● **EXERCISE DIRECTIONS**
What follows is a listing; restate every line of it word for word.

● **RECORDED INFORMATION**
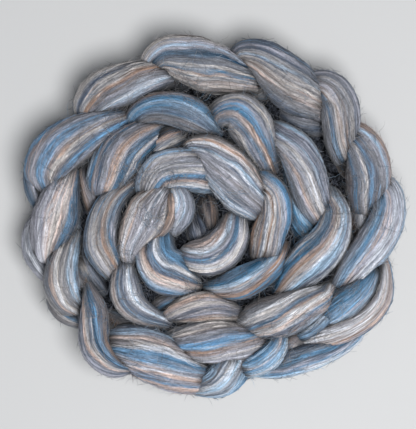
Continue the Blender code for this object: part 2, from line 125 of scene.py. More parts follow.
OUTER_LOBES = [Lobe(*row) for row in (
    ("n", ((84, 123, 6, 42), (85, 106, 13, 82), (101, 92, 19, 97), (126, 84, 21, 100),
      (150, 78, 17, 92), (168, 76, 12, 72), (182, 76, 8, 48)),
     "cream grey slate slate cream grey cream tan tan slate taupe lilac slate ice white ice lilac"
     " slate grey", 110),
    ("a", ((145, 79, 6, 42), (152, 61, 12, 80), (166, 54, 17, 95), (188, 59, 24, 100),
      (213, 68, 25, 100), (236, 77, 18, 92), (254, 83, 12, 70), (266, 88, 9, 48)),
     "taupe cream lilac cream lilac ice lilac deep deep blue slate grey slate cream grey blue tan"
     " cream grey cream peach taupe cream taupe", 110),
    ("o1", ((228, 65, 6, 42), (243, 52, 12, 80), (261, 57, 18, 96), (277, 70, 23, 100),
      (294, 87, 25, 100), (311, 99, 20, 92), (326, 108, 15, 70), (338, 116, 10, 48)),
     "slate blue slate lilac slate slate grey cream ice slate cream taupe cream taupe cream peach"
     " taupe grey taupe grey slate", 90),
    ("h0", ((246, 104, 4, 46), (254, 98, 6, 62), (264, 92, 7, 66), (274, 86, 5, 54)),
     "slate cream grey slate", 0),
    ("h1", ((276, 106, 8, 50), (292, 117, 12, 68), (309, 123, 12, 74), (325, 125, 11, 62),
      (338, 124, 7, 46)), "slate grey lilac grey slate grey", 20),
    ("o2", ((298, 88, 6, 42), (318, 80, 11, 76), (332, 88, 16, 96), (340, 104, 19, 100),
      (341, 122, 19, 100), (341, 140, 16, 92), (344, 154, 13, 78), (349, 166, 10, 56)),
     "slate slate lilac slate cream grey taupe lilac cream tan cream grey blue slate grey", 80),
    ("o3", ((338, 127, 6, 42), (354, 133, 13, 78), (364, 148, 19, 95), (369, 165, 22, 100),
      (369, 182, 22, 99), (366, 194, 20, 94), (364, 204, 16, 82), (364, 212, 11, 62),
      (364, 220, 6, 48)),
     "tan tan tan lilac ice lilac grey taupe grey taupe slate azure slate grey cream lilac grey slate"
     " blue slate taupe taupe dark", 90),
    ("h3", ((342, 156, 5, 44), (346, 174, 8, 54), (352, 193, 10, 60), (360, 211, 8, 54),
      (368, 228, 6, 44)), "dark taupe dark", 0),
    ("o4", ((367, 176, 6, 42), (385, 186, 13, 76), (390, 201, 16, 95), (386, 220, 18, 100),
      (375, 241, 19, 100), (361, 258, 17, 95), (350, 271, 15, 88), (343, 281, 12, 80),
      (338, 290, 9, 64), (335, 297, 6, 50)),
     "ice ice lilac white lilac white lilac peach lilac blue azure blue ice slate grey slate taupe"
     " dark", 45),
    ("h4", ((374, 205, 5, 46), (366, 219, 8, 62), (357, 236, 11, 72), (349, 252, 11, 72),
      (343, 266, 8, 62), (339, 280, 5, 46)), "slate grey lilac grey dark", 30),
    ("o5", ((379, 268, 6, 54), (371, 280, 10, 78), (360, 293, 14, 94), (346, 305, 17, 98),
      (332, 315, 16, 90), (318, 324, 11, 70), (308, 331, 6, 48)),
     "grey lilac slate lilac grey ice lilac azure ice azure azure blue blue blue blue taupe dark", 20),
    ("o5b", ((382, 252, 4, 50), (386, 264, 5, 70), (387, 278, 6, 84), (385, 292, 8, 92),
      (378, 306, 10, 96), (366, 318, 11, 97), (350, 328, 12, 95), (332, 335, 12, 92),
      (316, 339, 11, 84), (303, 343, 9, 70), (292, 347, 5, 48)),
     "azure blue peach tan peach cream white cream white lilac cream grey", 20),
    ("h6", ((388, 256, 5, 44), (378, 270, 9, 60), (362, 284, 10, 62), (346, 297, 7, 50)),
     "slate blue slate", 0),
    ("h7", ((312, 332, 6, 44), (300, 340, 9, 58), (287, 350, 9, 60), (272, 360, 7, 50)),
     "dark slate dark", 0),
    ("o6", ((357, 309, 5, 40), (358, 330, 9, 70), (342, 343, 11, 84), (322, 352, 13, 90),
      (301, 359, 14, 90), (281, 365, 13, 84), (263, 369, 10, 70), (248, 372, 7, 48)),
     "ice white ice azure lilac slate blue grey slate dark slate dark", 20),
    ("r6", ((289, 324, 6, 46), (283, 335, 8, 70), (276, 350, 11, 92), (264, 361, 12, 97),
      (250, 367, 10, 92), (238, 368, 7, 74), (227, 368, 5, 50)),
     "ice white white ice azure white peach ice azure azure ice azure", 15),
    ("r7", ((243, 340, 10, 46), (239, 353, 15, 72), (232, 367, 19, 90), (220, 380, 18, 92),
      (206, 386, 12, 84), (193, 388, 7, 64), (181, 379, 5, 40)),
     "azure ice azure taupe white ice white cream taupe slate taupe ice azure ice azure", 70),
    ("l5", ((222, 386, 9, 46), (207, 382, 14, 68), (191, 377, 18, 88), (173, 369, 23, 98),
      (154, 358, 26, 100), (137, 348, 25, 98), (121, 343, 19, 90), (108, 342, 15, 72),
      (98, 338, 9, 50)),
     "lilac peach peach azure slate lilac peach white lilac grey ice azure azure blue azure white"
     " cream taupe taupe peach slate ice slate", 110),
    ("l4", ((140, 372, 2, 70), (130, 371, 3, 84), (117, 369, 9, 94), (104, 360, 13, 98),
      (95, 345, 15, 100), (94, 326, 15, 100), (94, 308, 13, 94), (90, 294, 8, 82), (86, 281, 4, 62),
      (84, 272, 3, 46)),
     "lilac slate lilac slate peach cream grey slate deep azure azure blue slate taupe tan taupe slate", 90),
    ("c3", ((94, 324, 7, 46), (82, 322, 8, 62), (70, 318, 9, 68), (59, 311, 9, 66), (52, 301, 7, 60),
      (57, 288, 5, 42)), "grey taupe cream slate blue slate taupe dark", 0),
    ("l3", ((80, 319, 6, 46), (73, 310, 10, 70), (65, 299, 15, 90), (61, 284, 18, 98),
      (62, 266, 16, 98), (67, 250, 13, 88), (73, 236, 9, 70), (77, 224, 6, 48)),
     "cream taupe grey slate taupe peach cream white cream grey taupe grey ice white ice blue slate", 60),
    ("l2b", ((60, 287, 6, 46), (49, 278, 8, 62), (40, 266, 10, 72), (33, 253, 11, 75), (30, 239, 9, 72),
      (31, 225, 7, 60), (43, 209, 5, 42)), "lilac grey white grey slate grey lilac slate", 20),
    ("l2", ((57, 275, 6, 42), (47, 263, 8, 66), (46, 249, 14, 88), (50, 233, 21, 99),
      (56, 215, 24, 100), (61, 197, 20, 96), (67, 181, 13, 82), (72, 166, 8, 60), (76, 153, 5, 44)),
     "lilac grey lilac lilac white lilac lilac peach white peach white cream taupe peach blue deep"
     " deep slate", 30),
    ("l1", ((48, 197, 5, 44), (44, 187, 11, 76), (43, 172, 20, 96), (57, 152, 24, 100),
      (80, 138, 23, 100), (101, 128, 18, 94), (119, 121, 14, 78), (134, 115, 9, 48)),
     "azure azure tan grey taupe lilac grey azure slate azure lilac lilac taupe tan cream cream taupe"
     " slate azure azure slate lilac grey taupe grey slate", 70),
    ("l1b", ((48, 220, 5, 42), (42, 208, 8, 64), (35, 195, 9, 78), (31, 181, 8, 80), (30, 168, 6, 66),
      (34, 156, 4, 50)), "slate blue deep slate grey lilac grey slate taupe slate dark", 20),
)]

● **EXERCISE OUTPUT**
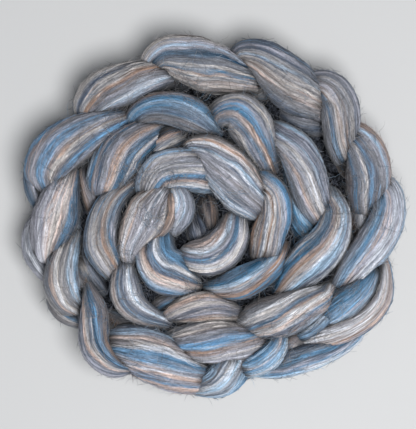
Continue the Blender code for this object: part 2, from line 125 of scene.py. More parts follow.
OUTER_LOBES = [Lobe(*row) for row in (
    ("n", ((84, 123, 6, 42), (85, 106, 13, 82), (101, 92, 19, 97), (126, 84, 21, 100),
      (150, 78, 17, 92), (168, 76, 12, 72), (182, 76, 8, 48)),
     "cream grey slate slate cream grey cream tan tan slate taupe lilac slate ice white ice lilac"
     " slate grey", 110),
    ("a", ((145, 79, 6, 42), (152, 61, 12, 80), (166, 54, 17, 95), (188, 59, 24, 100),
      (213, 68, 25, 100), (236, 77, 18, 92), (254, 83, 12, 70), (266, 88, 9, 48)),
     "taupe cream lilac cream lilac ice lilac deep deep blue slate grey slate cream grey blue tan"
     " cream grey cream peach taupe cream taupe", 110),
    ("o1", ((228, 65, 6, 42), (243, 52, 12, 80), (261, 57, 18, 96), (277, 70, 23, 100),
      (294, 87, 25, 100), (311, 99, 20, 92), (326, 108, 15, 70), (338, 116, 10, 48)),
     "slate blue slate lilac slate slate grey cream ice slate cream taupe cream taupe cream peach"
     " taupe grey taupe grey slate", 90),
    ("h0", ((246, 104, 4, 46), (254, 98, 6, 62), (264, 92, 7, 66), (274, 86, 5, 54)),
     "slate cream grey slate", 0),
    ("h1", ((276, 106, 8, 50), (292, 117, 12, 68), (309, 123, 12, 74), (325, 125, 11, 62),
      (338, 124, 7, 46)), "slate grey lilac grey slate grey", 20),
    ("o2", ((298, 88, 6, 42), (318, 80, 11, 76), (332, 88, 16, 96), (340, 104, 19, 100),
      (341, 122, 19, 100), (341, 140, 16, 92), (344, 154, 13, 78), (349, 166, 10, 56)),
     "slate slate lilac slate cream grey taupe lilac cream tan cream grey blue slate grey", 80),
    ("o3", ((338, 127, 6, 42), (354, 133, 13, 78), (364, 148, 19, 95), (369, 165, 22, 100),
      (369, 182, 22, 99), (366, 194, 20, 94), (364, 204, 16, 82), (364, 212, 11, 62),
      (364, 220, 6, 48)),
     "tan tan tan lilac ice lilac grey taupe grey taupe slate azure slate grey cream lilac grey slate"
     " blue slate taupe taupe dark", 90),
    ("h3", ((342, 156, 5, 44), (346, 174, 8, 54), (352, 193, 10, 60), (360, 211, 8, 54),
      (368, 228, 6, 44)), "dark taupe dark", 0),
    ("o4", ((367, 176, 6, 42), (385, 186, 13, 76), (390, 201, 16, 95), (386, 220, 18, 100),
      (375, 241, 19, 100), (361, 258, 17, 95), (350, 271, 15, 88), (343, 281, 12, 80),
      (338, 290, 9, 64), (335, 297, 6, 50)),
     "ice ice lilac white lilac white lilac peach lilac blue azure blue ice slate grey slate taupe"
     " dark", 45),
    ("h4", ((374, 205, 5, 46), (366, 219, 8, 62), (357, 236, 11, 72), (349, 252, 11, 72),
      (343, 266, 8, 62), (339, 280, 5, 46)), "slate grey lilac grey dark", 30),
    ("o5", ((379, 268, 6, 54), (371, 280, 10, 78), (360, 293, 14, 94), (346, 305, 17, 98),
      (332, 315, 16, 90), (318, 324, 11, 70), (308, 331, 6, 48)),
     "grey lilac slate lilac grey ice lilac azure ice azure azure blue blue blue blue taupe dark", 20),
    ("o5b", ((382, 252, 4, 50), (386, 264, 5, 70), (387, 278, 6, 84), (385, 292, 8, 92),
      (378, 306, 10, 96), (366, 318, 11, 97), (350, 328, 12, 95), (332, 335, 12, 92),
      (316, 339, 11, 84), (303, 343, 9, 70), (292, 347, 5, 48)),
     "azure blue peach tan peach cream white cream white lilac cream grey", 20),
    ("h6", ((388, 256, 5, 44), (378, 270, 9, 60), (362, 284, 10, 62), (346, 297, 7, 50)),
     "slate blue slate", 0),
    ("h7", ((312, 332, 6, 44), (300, 340, 9, 58), (287, 350, 9, 60), (272, 360, 7, 50)),
     "dark slate dark", 0),
    ("o6", ((357, 309, 5, 40), (358, 330, 9, 70), (342, 343, 11, 84), (322, 352, 13, 90),
      (301, 359, 14, 90), (281, 365, 13, 84), (263, 369, 10, 70), (248, 372, 7, 48)),
     "ice white ice azure lilac slate blue grey slate dark slate dark", 20),
    ("r6", ((289, 324, 6, 46), (283, 335, 8, 70), (276, 350, 11, 92), (264, 361, 12, 97),
      (250, 367, 10, 92), (238, 368, 7, 74), (227, 368, 5, 50)),
     "ice white white ice azure white peach ice azure azure ice azure", 15),
    ("r7", ((243, 340, 10, 46), (239, 353, 15, 72), (232, 367, 19, 90), (220, 380, 18, 92),
      (206, 386, 12, 84), (193, 388, 7, 64), (181, 379, 5, 40)),
     "azure ice azure taupe white ice white cream taupe slate taupe ice azure ice azure", 70),
    ("l5", ((222, 386, 9, 46), (207, 382, 14, 68), (191, 377, 18, 88), (173, 369, 23, 98),
      (154, 358, 26, 100), (137, 348, 25, 98), (121, 343, 19, 90), (108, 342, 15, 72),
      (98, 338, 9, 50)),
     "lilac peach peach azure slate lilac peach white lilac grey ice azure azure blue azure white"
     " cream taupe taupe peach slate ice slate", 110),
    ("l4", ((140, 372, 2, 70), (130, 371, 3, 84), (117, 369, 9, 94), (104, 360, 13, 98),
      (95, 345, 15, 100), (94, 326, 15, 100), (94, 308, 13, 94), (90, 294, 8, 82), (86, 281, 4, 62),
      (84, 272, 3, 46)),
     "lilac slate lilac slate peach cream grey slate deep azure azure blue slate taupe tan taupe slate", 90),
    ("c3", ((94, 324, 7, 46), (82, 322, 8, 62), (70, 318, 9, 68), (59, 311, 9, 66), (52, 301, 7, 60),
      (57, 288, 5, 42)), "grey taupe cream slate blue slate taupe dark", 0),
    ("l3", ((80, 319, 6, 46), (73, 310, 10, 70), (65, 299, 15, 90), (61, 284, 18, 98),
      (62, 266, 16, 98), (67, 250, 13, 88), (73, 236, 9, 70), (77, 224, 6, 48)),
     "cream taupe grey slate taupe peach cream white cream grey taupe grey ice white ice blue slate", 60),
    ("l2b", ((60, 287, 6, 46), (49, 278, 8, 62), (40, 266, 10, 72), (33, 253, 11, 75), (30, 239, 9, 72),
      (31, 225, 7, 60), (43, 209, 5, 42)), "lilac grey white grey slate grey lilac slate", 20),
    ("l2", ((57, 275, 6, 42), (47, 263, 8, 66), (46, 249, 14, 88), (50, 233, 21, 99),
      (56, 215, 24, 100), (61, 197, 20, 96), (67, 181, 13, 82), (72, 166, 8, 60), (76, 153, 5, 44)),
     "lilac grey lilac lilac white lilac lilac peach white peach white cream taupe peach blue deep"
     " deep slate", 30),
    ("l1", ((48, 197, 5, 44), (44, 187, 11, 76), (43, 172, 20, 96), (57, 152, 24, 100),
      (80, 138, 23, 100), (101, 128, 18, 94), (119, 121, 14, 78), (134, 115, 9, 48)),
     "azure azure tan grey taupe lilac grey azure slate azure lilac lilac taupe tan cream cream taupe"
     " slate azure azure slate lilac grey taupe grey slate", 70),
    ("l1b", ((48, 220, 5, 42), (42, 208, 8, 64), (35, 195, 9, 78), (31, 181, 8, 80), (30, 168, 6, 66),
      (34, 156, 4, 50)), "slate blue deep slate grey lilac grey slate taupe slate dark", 20),
)]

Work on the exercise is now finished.